▸ PROMPT
Using the listing below, select the lines with the word "that" and copy them.

▸ DATA SECTION
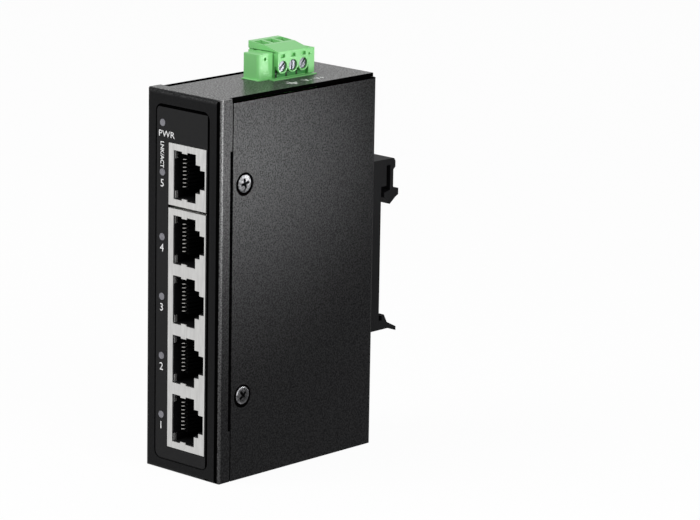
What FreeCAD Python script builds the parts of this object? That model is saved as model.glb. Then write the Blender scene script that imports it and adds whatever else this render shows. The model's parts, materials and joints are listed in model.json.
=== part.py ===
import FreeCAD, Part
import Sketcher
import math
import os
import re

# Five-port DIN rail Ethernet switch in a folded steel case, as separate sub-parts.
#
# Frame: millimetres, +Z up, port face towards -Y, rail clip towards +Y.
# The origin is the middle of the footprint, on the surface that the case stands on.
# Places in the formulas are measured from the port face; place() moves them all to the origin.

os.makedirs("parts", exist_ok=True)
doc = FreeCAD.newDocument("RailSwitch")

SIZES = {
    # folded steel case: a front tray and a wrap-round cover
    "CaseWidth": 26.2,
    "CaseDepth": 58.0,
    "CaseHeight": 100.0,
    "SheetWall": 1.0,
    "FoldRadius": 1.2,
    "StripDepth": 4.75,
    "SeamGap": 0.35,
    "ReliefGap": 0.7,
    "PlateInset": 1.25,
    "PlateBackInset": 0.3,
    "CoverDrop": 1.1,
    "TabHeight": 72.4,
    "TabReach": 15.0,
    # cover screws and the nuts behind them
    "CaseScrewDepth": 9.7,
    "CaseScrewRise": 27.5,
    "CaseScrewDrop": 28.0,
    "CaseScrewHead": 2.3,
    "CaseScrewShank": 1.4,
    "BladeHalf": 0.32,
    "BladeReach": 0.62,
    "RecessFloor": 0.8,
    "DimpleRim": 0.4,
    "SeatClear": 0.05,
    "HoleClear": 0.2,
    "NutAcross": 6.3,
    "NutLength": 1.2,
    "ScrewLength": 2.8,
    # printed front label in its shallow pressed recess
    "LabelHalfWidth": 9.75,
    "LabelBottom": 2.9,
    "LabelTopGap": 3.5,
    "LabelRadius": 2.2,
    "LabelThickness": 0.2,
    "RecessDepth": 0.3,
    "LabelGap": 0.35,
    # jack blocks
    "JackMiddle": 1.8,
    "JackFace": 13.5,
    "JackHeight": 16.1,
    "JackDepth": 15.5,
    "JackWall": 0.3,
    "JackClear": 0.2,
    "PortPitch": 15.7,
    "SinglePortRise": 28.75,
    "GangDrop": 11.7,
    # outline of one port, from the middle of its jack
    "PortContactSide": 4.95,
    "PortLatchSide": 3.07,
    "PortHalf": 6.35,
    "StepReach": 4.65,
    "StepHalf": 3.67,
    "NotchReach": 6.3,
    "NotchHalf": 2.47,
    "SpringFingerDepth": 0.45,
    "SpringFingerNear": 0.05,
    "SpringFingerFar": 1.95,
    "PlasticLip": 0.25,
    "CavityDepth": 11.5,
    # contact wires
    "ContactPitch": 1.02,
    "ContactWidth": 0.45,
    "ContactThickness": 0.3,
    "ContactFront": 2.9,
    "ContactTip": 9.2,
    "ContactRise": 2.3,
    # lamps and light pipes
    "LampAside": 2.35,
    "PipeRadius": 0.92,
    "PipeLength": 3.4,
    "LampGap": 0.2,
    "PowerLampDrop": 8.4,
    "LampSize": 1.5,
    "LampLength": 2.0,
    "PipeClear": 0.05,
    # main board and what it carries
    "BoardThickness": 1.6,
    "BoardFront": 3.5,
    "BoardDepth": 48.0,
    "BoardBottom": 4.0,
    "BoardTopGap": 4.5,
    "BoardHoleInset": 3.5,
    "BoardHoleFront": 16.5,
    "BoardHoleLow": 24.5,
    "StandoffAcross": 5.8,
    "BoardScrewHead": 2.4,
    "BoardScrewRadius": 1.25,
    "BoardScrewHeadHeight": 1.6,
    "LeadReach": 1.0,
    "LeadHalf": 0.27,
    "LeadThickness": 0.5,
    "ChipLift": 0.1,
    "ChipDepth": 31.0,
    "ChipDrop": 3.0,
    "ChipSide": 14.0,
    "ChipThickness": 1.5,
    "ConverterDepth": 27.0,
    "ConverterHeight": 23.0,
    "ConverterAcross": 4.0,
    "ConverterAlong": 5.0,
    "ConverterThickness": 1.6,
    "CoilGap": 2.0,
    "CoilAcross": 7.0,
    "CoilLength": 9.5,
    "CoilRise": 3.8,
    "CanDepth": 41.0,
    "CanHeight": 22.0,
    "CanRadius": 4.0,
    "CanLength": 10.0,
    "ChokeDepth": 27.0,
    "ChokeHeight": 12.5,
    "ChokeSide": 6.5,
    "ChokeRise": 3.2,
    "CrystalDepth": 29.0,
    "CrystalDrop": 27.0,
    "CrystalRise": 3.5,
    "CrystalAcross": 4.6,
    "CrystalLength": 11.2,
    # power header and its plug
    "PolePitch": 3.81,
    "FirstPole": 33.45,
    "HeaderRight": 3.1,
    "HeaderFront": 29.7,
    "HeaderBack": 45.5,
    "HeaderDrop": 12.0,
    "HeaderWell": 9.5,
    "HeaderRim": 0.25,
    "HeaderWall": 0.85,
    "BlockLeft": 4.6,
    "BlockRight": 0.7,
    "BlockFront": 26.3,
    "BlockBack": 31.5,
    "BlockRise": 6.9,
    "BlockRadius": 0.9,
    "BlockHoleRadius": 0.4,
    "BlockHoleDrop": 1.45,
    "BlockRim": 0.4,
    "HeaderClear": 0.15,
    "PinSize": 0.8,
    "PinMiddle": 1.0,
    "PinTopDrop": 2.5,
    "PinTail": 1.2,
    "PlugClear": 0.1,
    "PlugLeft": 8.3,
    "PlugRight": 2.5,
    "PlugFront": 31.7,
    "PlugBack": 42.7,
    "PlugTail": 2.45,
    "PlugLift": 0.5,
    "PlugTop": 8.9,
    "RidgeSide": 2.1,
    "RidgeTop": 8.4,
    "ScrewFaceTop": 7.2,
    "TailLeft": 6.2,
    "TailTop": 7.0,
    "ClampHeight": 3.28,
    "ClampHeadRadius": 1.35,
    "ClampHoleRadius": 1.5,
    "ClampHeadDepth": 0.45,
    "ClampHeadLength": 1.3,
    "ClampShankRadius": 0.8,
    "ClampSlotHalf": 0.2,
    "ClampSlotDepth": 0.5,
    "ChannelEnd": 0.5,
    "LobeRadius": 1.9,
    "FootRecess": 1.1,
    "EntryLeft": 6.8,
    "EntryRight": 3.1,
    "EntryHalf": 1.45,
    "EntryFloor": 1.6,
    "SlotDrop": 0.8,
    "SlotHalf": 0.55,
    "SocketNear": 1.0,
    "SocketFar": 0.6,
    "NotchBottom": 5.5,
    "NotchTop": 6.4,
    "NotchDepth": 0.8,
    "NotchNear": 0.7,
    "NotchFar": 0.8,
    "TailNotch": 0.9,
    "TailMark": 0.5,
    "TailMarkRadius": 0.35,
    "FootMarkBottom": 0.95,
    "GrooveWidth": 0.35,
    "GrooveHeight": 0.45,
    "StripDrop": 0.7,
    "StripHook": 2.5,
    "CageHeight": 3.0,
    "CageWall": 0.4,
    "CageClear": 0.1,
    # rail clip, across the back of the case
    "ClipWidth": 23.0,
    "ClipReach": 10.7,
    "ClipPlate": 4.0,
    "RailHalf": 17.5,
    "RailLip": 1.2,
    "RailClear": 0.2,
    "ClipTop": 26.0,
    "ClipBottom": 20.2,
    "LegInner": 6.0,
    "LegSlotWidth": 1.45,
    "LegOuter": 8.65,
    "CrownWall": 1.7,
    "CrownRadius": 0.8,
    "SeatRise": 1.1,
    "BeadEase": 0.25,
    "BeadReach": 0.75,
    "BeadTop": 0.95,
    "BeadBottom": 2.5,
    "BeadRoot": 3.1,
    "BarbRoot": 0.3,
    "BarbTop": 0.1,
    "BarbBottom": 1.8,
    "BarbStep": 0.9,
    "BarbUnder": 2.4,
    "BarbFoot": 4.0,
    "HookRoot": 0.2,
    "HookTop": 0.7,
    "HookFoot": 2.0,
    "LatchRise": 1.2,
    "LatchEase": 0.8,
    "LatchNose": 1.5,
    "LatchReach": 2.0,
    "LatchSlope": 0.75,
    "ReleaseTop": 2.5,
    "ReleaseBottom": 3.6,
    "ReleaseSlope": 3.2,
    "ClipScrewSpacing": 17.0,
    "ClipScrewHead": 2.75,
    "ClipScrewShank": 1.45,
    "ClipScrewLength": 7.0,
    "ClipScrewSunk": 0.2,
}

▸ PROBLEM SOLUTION
What FreeCAD Python script builds the parts of this object? That model is saved as model.glb. Then write the Blender scene script that imports it and adds whatever else this render shows. The model's parts, materials and joints are listed in model.json.
# The origin is the middle of the footprint, on the surface that the case stands on.